Fractional Weierstrass function by application of Jumarie fractional trigonometric functions and its analysis

TL;DR

This paper introduces a fractional order Weierstrass function using Jumarie fractional trigonometric functions, analyzing its properties and showing invariance of roughness indices compared to the classical version.

Contribution

It generalizes the classical Weierstrass function with fractional trigonometric functions and demonstrates that key fractal properties remain unchanged.

Findings

Holder exponent remains the same as classical Weierstrass function

Box dimension is invariant under fractional generalization

Fractional derivatives preserve the function's roughness index

Abstract

The classical example of no-where differentiable but everywhere continuous function is Weierstrass function. In this paper we define the fractional order Weierstrass function in terms of Jumarie fractional trigonometric functions. The Holder exponent and Box dimension of this function are calculated here.
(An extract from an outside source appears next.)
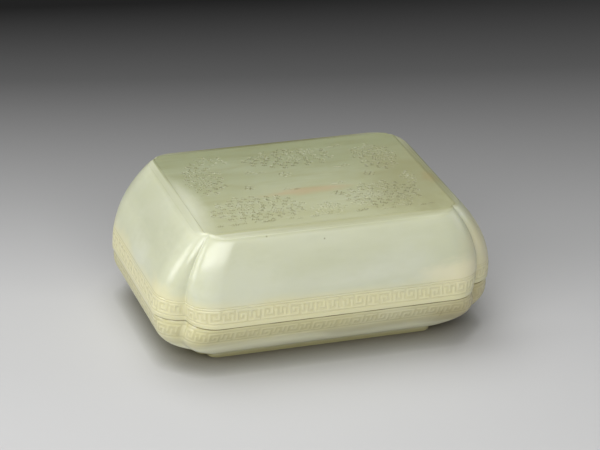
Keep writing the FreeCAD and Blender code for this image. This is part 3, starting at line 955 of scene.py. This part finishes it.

It is established that the Holder exponent and Box dimension of this fractional order Weierstrass function are the same as in the original Weierstrass function, independent of incorporating the fractional trigonometric function. This is new development in generalizing the classical Weierstrass function by usage of fractional trigonometric function and obtain its character and also of fractional derivative of fractional Weierstrass function by Jumarie fractional derivative, and establishing that roughness index are invariant to this generalization.